At the moment while Government has committed to ramping up retrofitting, many householders are presented with gas and oil boilers as the only option. The Government has confirmed in the Climate Action Plan that it expects the installation of fossil fuel boilers in new homes to be effectively banned by 2023. Government should address this end-date as part of the Scheme and introduce further policies and measures to reduce the risk of long-term lock-in to fossil fuel heating systems.

6. Does the scheme prioritise deep retrofits?

Just 10 “deep” retrofits (i.e. at least an A3 energy rating) were achieved under SEAI schemes in 2021. While Government’s 2030 target of 500,000 homes to B2 standard will make a major impact if progressed, deep retrofits of homes to a BER A rating must be a priority area if we are to reach net zero emissions targets by 2050 at the latest.


Notes for the Editor:

  • Deep Retrofitting of a home means carrying out multiple energy upgrades all at once to achieve a BER of at least A3.
  • Total no. of retrofits completed in 2021 under SEAI schemes.
  • Eamon Ryan will announce details on Tuesday of the new Home Energy Upgrade Scheme for private homes that will cover close to half the cost (45-51 per cent) of a deep retrofit that would improve a dwelling’s energy efficiency to a high B2 rating.

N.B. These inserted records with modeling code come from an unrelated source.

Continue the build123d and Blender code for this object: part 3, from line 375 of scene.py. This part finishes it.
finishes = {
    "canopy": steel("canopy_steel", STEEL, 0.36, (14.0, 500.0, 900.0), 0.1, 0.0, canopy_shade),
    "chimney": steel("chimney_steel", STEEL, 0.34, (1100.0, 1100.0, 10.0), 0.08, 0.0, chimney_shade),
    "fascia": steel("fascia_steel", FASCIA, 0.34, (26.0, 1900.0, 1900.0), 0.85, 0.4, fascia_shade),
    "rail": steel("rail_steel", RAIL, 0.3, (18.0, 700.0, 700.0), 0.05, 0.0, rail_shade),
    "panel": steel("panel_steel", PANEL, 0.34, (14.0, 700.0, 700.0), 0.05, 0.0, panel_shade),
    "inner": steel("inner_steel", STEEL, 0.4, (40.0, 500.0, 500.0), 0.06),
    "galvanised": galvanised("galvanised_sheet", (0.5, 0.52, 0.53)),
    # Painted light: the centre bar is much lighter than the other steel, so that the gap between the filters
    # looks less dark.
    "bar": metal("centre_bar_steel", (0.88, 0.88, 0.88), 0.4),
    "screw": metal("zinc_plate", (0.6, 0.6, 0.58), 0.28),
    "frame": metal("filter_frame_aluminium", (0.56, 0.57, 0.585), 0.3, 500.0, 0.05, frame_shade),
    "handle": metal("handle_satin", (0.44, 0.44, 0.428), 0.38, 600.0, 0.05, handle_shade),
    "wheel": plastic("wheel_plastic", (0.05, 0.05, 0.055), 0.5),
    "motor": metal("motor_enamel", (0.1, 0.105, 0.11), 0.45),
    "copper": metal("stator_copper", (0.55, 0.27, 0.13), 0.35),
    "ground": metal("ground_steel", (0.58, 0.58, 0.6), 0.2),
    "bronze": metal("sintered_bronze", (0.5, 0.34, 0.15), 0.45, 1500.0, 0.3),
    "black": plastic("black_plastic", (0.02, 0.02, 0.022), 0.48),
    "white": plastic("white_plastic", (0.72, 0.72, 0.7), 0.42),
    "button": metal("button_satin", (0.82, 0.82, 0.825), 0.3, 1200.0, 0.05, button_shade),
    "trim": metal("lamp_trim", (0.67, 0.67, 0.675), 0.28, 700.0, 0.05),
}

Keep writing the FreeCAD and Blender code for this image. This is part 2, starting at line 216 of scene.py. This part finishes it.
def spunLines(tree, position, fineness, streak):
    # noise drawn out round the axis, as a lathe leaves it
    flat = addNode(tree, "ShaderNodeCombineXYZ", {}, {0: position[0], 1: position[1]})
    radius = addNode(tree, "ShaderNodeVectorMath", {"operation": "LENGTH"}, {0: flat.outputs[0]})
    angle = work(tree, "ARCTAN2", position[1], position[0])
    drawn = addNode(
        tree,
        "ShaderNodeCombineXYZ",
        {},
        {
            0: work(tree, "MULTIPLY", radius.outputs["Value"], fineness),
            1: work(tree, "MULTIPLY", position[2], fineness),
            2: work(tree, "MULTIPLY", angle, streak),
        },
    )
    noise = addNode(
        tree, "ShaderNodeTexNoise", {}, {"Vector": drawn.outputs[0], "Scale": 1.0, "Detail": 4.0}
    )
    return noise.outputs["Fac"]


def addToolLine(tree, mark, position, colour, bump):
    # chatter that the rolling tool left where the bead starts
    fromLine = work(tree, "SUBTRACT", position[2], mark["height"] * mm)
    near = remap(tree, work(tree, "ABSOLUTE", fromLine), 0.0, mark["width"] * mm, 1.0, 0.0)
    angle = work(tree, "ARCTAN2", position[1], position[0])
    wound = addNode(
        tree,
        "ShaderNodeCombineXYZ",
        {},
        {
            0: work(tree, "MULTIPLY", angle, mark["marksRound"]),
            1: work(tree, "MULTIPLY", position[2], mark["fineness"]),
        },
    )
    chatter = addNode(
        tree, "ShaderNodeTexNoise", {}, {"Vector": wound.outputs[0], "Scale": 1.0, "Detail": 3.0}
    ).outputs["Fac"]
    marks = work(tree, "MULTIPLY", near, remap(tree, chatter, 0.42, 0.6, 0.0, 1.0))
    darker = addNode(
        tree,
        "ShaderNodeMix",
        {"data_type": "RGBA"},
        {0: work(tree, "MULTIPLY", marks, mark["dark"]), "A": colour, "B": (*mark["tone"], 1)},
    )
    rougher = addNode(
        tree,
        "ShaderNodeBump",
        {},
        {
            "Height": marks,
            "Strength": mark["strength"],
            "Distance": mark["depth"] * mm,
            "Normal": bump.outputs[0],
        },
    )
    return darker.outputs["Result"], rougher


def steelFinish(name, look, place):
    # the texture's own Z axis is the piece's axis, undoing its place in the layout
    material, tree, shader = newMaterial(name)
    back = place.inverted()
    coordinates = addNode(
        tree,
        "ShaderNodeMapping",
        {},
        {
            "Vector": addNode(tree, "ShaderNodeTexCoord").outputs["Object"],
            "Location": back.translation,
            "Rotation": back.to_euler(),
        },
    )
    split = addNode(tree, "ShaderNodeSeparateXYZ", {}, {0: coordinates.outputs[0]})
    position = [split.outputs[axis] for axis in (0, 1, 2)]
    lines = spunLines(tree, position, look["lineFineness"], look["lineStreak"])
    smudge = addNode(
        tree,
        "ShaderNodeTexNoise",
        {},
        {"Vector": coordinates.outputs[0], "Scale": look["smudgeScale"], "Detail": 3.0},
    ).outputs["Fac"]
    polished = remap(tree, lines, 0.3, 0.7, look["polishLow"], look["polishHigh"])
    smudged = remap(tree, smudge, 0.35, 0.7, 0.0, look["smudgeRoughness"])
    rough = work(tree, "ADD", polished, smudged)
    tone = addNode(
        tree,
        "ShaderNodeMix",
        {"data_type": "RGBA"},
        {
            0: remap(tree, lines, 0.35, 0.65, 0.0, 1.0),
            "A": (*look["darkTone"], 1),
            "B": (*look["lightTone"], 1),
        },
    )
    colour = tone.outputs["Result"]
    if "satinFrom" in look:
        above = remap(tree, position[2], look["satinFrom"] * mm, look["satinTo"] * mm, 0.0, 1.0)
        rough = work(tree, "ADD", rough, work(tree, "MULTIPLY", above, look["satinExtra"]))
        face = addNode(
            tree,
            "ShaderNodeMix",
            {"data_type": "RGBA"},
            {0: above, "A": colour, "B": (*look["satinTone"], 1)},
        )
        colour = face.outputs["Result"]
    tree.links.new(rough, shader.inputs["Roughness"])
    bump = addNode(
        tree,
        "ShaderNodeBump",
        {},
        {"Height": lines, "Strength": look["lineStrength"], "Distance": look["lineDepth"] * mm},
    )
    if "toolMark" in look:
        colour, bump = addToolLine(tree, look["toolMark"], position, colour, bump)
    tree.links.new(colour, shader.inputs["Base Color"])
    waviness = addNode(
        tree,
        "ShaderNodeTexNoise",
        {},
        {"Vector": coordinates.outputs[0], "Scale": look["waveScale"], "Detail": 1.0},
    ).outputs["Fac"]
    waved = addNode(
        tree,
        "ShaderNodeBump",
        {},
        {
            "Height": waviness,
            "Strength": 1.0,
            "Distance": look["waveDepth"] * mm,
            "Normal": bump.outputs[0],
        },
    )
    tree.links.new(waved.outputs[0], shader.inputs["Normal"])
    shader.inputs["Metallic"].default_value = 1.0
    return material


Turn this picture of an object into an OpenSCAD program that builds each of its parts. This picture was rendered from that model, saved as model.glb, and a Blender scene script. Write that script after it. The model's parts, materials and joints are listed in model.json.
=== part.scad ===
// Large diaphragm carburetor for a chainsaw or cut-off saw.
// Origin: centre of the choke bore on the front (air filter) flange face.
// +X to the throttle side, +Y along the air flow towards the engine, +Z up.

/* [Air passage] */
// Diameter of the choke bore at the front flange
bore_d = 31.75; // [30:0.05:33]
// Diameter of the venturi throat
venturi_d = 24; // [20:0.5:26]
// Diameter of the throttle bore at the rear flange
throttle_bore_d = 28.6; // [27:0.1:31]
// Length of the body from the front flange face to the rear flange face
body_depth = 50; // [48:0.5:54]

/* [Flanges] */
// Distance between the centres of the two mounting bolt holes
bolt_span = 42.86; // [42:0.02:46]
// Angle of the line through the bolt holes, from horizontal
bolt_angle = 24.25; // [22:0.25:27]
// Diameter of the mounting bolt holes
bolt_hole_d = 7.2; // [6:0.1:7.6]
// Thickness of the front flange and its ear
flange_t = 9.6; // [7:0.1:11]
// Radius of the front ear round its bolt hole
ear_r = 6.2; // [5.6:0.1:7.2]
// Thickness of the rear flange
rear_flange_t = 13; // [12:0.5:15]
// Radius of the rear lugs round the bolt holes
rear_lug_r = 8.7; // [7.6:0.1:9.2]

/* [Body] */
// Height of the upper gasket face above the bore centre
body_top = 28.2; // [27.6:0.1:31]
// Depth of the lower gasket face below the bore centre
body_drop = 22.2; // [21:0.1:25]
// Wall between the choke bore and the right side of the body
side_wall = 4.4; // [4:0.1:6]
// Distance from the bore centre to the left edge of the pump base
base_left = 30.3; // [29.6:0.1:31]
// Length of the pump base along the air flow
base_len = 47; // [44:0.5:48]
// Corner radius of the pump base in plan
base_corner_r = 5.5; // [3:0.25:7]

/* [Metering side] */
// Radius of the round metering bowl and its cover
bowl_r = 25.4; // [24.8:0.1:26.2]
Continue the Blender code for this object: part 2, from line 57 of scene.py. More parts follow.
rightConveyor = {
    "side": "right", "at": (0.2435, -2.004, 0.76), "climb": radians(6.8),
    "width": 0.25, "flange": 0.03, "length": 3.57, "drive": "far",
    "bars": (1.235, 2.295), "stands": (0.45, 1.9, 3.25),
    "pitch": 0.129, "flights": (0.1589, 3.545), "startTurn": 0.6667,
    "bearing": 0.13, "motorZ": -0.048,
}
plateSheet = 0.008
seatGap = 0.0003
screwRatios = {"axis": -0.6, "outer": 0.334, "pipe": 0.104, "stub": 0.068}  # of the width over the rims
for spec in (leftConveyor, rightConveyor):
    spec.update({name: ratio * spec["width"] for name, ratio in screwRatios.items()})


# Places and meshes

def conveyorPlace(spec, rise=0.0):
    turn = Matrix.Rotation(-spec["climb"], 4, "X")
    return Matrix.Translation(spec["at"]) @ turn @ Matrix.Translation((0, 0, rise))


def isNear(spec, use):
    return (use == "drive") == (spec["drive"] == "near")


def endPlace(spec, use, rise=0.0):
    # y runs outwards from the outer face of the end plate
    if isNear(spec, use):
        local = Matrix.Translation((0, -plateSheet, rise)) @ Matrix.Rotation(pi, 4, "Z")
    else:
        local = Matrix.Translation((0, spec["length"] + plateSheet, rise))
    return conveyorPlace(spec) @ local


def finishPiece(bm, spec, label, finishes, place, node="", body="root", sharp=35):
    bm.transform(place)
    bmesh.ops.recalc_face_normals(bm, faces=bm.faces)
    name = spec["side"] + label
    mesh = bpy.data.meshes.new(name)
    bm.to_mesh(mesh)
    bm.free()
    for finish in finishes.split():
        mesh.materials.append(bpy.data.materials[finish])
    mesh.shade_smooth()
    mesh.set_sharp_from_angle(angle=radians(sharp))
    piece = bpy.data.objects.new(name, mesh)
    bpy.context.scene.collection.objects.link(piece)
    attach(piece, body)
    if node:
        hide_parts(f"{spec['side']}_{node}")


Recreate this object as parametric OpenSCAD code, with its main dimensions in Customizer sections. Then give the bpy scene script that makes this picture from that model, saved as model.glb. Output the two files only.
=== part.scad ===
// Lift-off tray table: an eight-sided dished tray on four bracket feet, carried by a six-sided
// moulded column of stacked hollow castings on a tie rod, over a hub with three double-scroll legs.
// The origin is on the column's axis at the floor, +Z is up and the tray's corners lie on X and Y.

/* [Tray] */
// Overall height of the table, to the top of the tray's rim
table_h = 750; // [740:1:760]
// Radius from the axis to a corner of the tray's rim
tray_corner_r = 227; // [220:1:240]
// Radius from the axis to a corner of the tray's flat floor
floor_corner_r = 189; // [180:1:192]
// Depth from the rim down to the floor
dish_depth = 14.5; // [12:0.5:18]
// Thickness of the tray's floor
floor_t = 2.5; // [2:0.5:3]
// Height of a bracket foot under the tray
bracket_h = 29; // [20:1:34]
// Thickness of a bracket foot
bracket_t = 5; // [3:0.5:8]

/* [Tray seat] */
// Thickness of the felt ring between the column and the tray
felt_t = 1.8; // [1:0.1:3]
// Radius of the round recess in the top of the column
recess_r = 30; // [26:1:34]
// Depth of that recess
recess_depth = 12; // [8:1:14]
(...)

The Scheme will also address support for deep-retrofitting works for the coldest households and expand grants for other measures.
  • The programme for government has set itself ambitious targets of retrofitting 500,000 homes to B2 standard by 2030 and to install 400,000 heat pumps.
  • In 2020, 17.5% of Irish households were in or at risk of energy poverty (ESRI)
  • While emissions from buildings have fallen in the past decade, Irish buildings are 70% reliant on fossil fuels. The majority of the housing stock is energy inefficient, with only 0.4 to 1.2% of the stock being renovated each year.
  • Over 80% of our homes and other buildings have an energy performance rating of C or worse and there are about 1.5 million residential homes in Ireland that need retrofitting.
  • Irish homes use 7% more energy than the EU average, emit 60% more CO2.